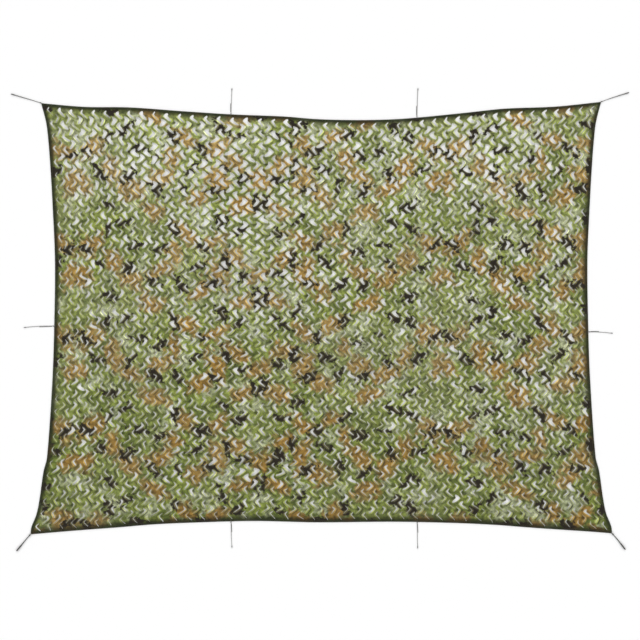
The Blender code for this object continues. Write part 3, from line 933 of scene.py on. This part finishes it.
def net_finish():
    """Matt printed cloth: plain-woven and faded in places, with painted shade where its cut edges curl and
    droop and along its stitched edges, painted light and shade for its ribbons' random tilts, and a painted
    highlight at its cut edges.
    """
    finish = Finish("printed_net_cloth", Sheen_Weight=0.1, Specular_IOR_Level=0.25)
    place = finish.place()
    weave = woven(finish, place)
    up = finish.part(place, 1)
    faded = ((finish.grain(place, 1.7, 3.0) - 0.40) * 2.2 + 0.15 * up + 0.1).held()
    # painted light and shade for the ribbons' random tilts
    uneven = ((finish.grain(place, 45.0, 3.0, 0.6) - 0.5) * 2.8 + 0.94).math("MAXIMUM", 0.30)
    fleck = finish.grain(place, 420.0, 2.0, 0.7)
    # how much painted shade each point has
    shade_share = finish.node("ShaderNodeAttribute", {"attribute_name": "creased"}, output=2)
    # how much painted highlight each point has
    highlight_share = finish.node("ShaderNodeAttribute", {"attribute_name": "pale"}, output=2)
    colour, black = printed(finish, place)
    colour = finish.blend(faded * 0.30, colour, FADED)
    # Painted light and shade: the ribbons' random tilts, the painted highlight at the cut edges, and brighter
    # towards the top.
    lit = uneven * (1 + 1.2 * highlight_share) * (1 + 0.10 * up)
    colour = finish.node("ShaderNodeVectorMath", {"operation": "SCALE"}, {0: colour, "Scale": lit})
    colour = finish.blend(fleck * 0.20, colour, (0.30, 0.30, 0.25), "MULTIPLY")
    # Painted shade: darkens the colour where the cut edges curl and droop and along the stitched edges.
    colour = finish.blend(shade_share * 0.9, colour, SHADE_MULTIPLIER, "MULTIPLY")
    colour = finish.blend(black, colour, NEAR_BLACK)
    # painted highlight at the cut edges
    colour = finish.blend(highlight_share, colour, HIGHLIGHT_COLOUR, "ADD")
    return finish.finished(colour, 0.1 * weave + 0.2 * fleck + 0.62, 0.6 * weave + 0.4 * fleck, 0.0003, 0.6)


net_material = net_finish()
points, kinds, creased, pale = net_mesh()
for band in range(BANDS):
    own = [faces[rows * BANDS // (ROWS + 1) == band] for faces, rows in kinds]
    used = np.unique(np.concatenate([faces.ravel() for faces in own]))
    faces = [face for same in own for face in np.searchsorted(used, same).tolist()]
    place = points[used]
    mesh = bpy.data.meshes.new(f"net_rows_{band + 1}")
    mesh.from_pydata(place.tolist(), [], faces)
    for name, values in (("creased", creased), ("pale", pale)):
        attribute = mesh.attributes.new(name, "FLOAT", "POINT")
        attribute.data.foreach_set("value", values[used].astype(np.float32))

    # The map: the band's left half above its right half, so that both have room.
    corner = np.concatenate(faces)
    sizes = np.array([len(face) for face in faces])
    middle_x = np.add.reduceat(place[corner, 0], totals(sizes)[:-1].astype(int)) / sizes
    on_right = np.repeat(middle_x > 0, sizes)
    low = place.min(0)
    reach = place.max(0) - low
    half_width = reach[0] / 2 + MAP_OVERLAP
    across = (place[corner, 0] - low[0] - np.where(on_right, reach[0] - half_width, 0)) / half_width
    down = (place[corner, 1] - low[1]) / reach[1]
    margined = MAP_MARGIN + (1 - 2 * MAP_MARGIN) * np.stack((across, down), 1)
    spots = np.stack((margined[:, 0], (margined[:, 1] + on_right) / 2), 1)
    mesh.uv_layers.new(name="OFBake").data.foreach_set("uv", spots.astype(np.float32).ravel())
    mesh.shade_smooth()
    mesh.materials.append(net_material)
    piece = placed(mesh.name, mesh)
    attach(piece, "root")
    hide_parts("net_cloth")
    area = min(sum(polygon.area for polygon in mesh.polygons), reach[0] * reach[1])

# Edge tape: a strip of much darker cloth in the same print, folded over each edge of the net, mitred at the
# corners and stitched through with a single row of olive thread near its inner edge.
TAPE_DEPTH = 0.016
TAPE_STEP = 0.010
CORNER_SHARE = 0.008  # of an edge, over which a corner's angle is taken
NEARBY = 0.001  # and over which its direction is
TAPE_PUCKER = 0.0003
PUCKER_LENGTH = 0.05
PUCKER_SEED = 20
TAPE_WANDER = 0.0006  # of its inner edge
TAPE_WANDER_LENGTH = 0.12
TAPE_WANDER_SEED = 30
STITCH_DEPTH = 0.0125
STITCH_LENGTH = 0.0042
STITCH_PITCH = 0.0056
STITCH_THREAD = 0.00035
STITCH_MARGIN = 0.02
STITCH_SHARES = (0.0, 0.15, 0.5, 0.85, 1.0)  # of its length, and the heights there
STITCH_HEIGHTS = (0.0036, 0.0043, 0.0045, 0.0043, 0.0036)
THREAD_SIDES = 6
# Round its section: pairs of the depth from its fold and the height.
TAPE_SECTION = (
    (0.0160, 0.0002), (0.0125, 0.0001), (0.0080, 0.0000), (0.0033, 0.0000), (0.0011, 0.0006),
    (0.0000, 0.0017), (0.0000, 0.0029), (0.0011, 0.0040), (0.0033, 0.0046), (0.0080, 0.0046),
    (0.0112, 0.0045), (0.0125, 0.0041), (0.0140, 0.0044), (0.0160, 0.0043), (0.0160, 0.0036),
    (0.0120, 0.0034), (0.0040, 0.0036), (0.0018, 0.0028), (0.0018, 0.0018), (0.0040, 0.0010),
    (0.0160, 0.0010),
)
THREAD_COLOUR = (0.060, 0.068, 0.035)


def tape_finish():
    """The net's print, several tones darker, rubbed paler in places, with its weave standing out more."""
    finish = Finish("edge_tape", Sheen_Weight=0.1, Specular_IOR_Level=0.25)
    place = finish.place()
    weave = woven(finish, place)
    rubbed = ((finish.grain(place, 22.0, 4.0) - 0.5) * 4).held()
    colour, black = printed(finish, place)
    colour = finish.blend(1.0, colour, (0.090, 0.100, 0.080), "MULTIPLY")
    colour = finish.blend(rubbed * 0.25, colour, (0.045, 0.058, 0.022))
    colour = finish.blend(black, colour, NEAR_BLACK)
    return finish.finished(colour, 0.15 * weave + 0.66, weave, 0.0004, 0.7)


def thread_finish():
    finish = Finish("stitching_thread", Specular_IOR_Level=0.35)
    twist = finish.grain(finish.place(), 900.0, 2.0, 0.7)
    colour = finish.blend(twist, THREAD_COLOUR, [2.2 * part for part in THREAD_COLOUR])
    return finish.finished(colour, 0.3 * twist + 0.45, twist, 0.0002, 0.6)


def edge_frame(edge, reach):
    """The points of an edge at these shares, and the way inward from it there."""
    along = edge.points(np.minimum(reach + NEARBY, 1)) - edge.points(np.maximum(reach - NEARBY, 0))
    inward = np.stack((-along[:, 1], along[:, 0]), 1) / np.linalg.norm(along, axis=1)[:, None]
    return edge.points(reach), inward * np.sign(inward @ edge.inward)[:, None]


def half_angle_at(corner):
    """Half the angle between the two edges that meet at this corner."""
    headings = []
    for edge in EDGES.values():
        for end, share in ((edge.first, CORNER_SHARE), (edge.second, 1 - CORNER_SHARE)):
            if np.allclose(end, corner):
                heading = edge.points(share)[0] - end
                headings.append(heading / np.linalg.norm(heading))
    return math.acos(headings[0].dot(headings[1])) / 2


def over_the_tape(edge, share, depth):
    """Where points lie on the tape, this share of the way along the line at this depth from its fold."""
    cuts = [(depth / math.tan(half_angle_at(end)) + GAP) / edge.length for end in (edge.first, edge.second)]
    reach = cuts[0] + (1 - cuts[0] - cuts[1]) * share
    spot, inward = edge_frame(edge, reach)
    return spot + inward * depth


tape_material = tape_finish()
thread_material = thread_finish()
for number, (side, edge) in enumerate(EDGES.items()):
    share = np.linspace(0, 1, math.ceil(edge.length / TAPE_STEP) + 1)
    lines = []
    for depth, height in TAPE_SECTION:
        spots = over_the_tape(edge, share, depth)
        lift = TAPE_PUCKER * ripple(*spots.T, PUCKER_LENGTH, PUCKER_SEED + number) * (height > TAPE_TOP / 2)
        wander = TAPE_WANDER * ripple(*spots.T, TAPE_WANDER_LENGTH, TAPE_WANDER_SEED + number)
        spots = spots + edge_frame(edge, share)[1] * (wander * depth / TAPE_DEPTH)[:, None]
        lines.append(np.column_stack((spots, np.maximum(height + lift, 0))))
    grid = np.stack(lines, 1)
    if np.cross(edge.second - edge.first, edge.inward) > 0:
        grid = grid[:, ::-1]
    tape = build_piece(f"tape_{side}", [grid], tape_material)
    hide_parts(f"binding_{side}")

    stitches = []
    for start in np.arange(STITCH_MARGIN, edge.length - STITCH_MARGIN, STITCH_PITCH):
        share = (start + STITCH_LENGTH * np.array(STITCH_SHARES)) / edge.length
        centre = np.column_stack((over_the_tape(edge, share, STITCH_DEPTH), STITCH_HEIGHTS))
        stitches.append(centre[:, None] + rings_round(centre, THREAD_SIDES)[1] * STITCH_THREAD)
    seam = build_piece(f"stitching_{side}", stitches, thread_material)

# Setting: a plain pale floor under soft, even light from four low lamps, one beyond each side of the net.
FLOOR_SIZE = 400.0
FLOOR_LEVEL = -0.0002
FLOOR_COLOUR = (0.93, 0.93, 0.93)
LAMPS = ((0, 1.40), (90, 1.05), (180, 0.85), (270, 0.95))  # degrees round from the top edge, and strength
LAMP_LEAN = 60
LAMP_SOFTNESS = 40
FILL_STRENGTH = 0.40

floor_mesh = bpy.data.meshes.new("floor")
corners = [(x * FLOOR_SIZE / 2, y * FLOOR_SIZE / 2, 0) for x, y in ((-1, -1), (1, -1), (1, 1), (-1, 1))]
floor_mesh.from_pydata(corners, [], [(0, 1, 2, 3)])
floor_finish = Finish("floor", Base_Color=(*FLOOR_COLOUR, 1.0), Roughness=0.9, Specular_IOR_Level=0.1)
floor_mesh.materials.append(floor_finish.material)
floor = placed("floor", floor_mesh)
floor.location.z = FLOOR_LEVEL

for turn, strength in LAMPS:
    lamp_data = bpy.data.lights.new(f"lamp_{turn}", "SUN")
    lamp_data.energy = strength
    lamp_data.angle = math.radians(LAMP_SOFTNESS)
    lamp = placed(lamp_data.name, lamp_data)
    lamp.rotation_euler = (math.radians(-LAMP_LEAN), 0, math.radians(turn))

world = bpy.data.worlds.new("studio")
world.use_nodes = True
background = world.node_tree.nodes["Background"]
background.inputs["Color"].default_value = (1.0, 1.0, 1.0, 1.0)
background.inputs["Strength"].default_value = FILL_STRENGTH
bpy.context.scene.world = world
bpy.context.scene.view_settings.view_transform = "Standard"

----------------------------------------

__What you should do__
Restate, word for word and with nothing added, the lines from the first line of the listing through the one where "return finish.finished(colour, 0.1 *" stands.

__Answer to the task__
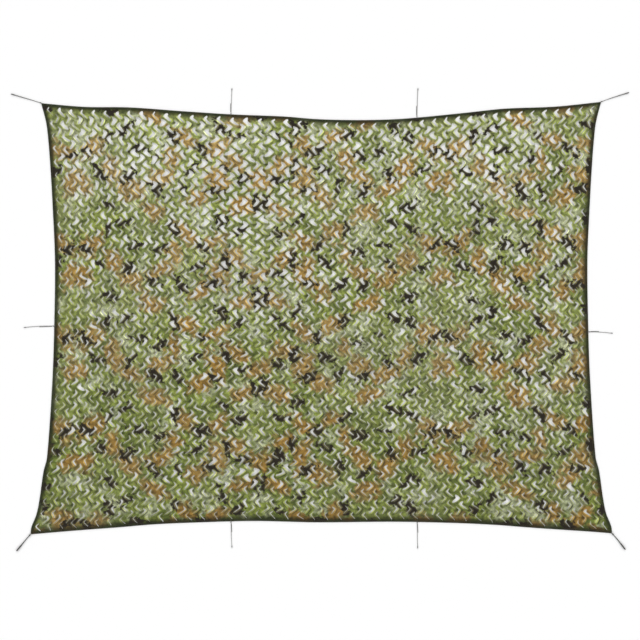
The Blender code for this object continues. Write part 3, from line 933 of scene.py on. This part finishes it.
def net_finish():
    """Matt printed cloth: plain-woven and faded in places, with painted shade where its cut edges curl and
    droop and along its stitched edges, painted light and shade for its ribbons' random tilts, and a painted
    highlight at its cut edges.
    """
    finish = Finish("printed_net_cloth", Sheen_Weight=0.1, Specular_IOR_Level=0.25)
    place = finish.place()
    weave = woven(finish, place)
    up = finish.part(place, 1)
    faded = ((finish.grain(place, 1.7, 3.0) - 0.40) * 2.2 + 0.15 * up + 0.1).held()
    # painted light and shade for the ribbons' random tilts
    uneven = ((finish.grain(place, 45.0, 3.0, 0.6) - 0.5) * 2.8 + 0.94).math("MAXIMUM", 0.30)
    fleck = finish.grain(place, 420.0, 2.0, 0.7)
    # how much painted shade each point has
    shade_share = finish.node("ShaderNodeAttribute", {"attribute_name": "creased"}, output=2)
    # how much painted highlight each point has
    highlight_share = finish.node("ShaderNodeAttribute", {"attribute_name": "pale"}, output=2)
    colour, black = printed(finish, place)
    colour = finish.blend(faded * 0.30, colour, FADED)
    # Painted light and shade: the ribbons' random tilts, the painted highlight at the cut edges, and brighter
    # towards the top.
    lit = uneven * (1 + 1.2 * highlight_share) * (1 + 0.10 * up)
    colour = finish.node("ShaderNodeVectorMath", {"operation": "SCALE"}, {0: colour, "Scale": lit})
    colour = finish.blend(fleck * 0.20, colour, (0.30, 0.30, 0.25), "MULTIPLY")
    # Painted shade: darkens the colour where the cut edges curl and droop and along the stitched edges.
    colour = finish.blend(shade_share * 0.9, colour, SHADE_MULTIPLIER, "MULTIPLY")
    colour = finish.blend(black, colour, NEAR_BLACK)
    # painted highlight at the cut edges
    colour = finish.blend(highlight_share, colour, HIGHLIGHT_COLOUR, "ADD")
    return finish.finished(colour, 0.1 * weave + 0.2 * fleck + 0.62, 0.6 * weave + 0.4 * fleck, 0.0003, 0.6)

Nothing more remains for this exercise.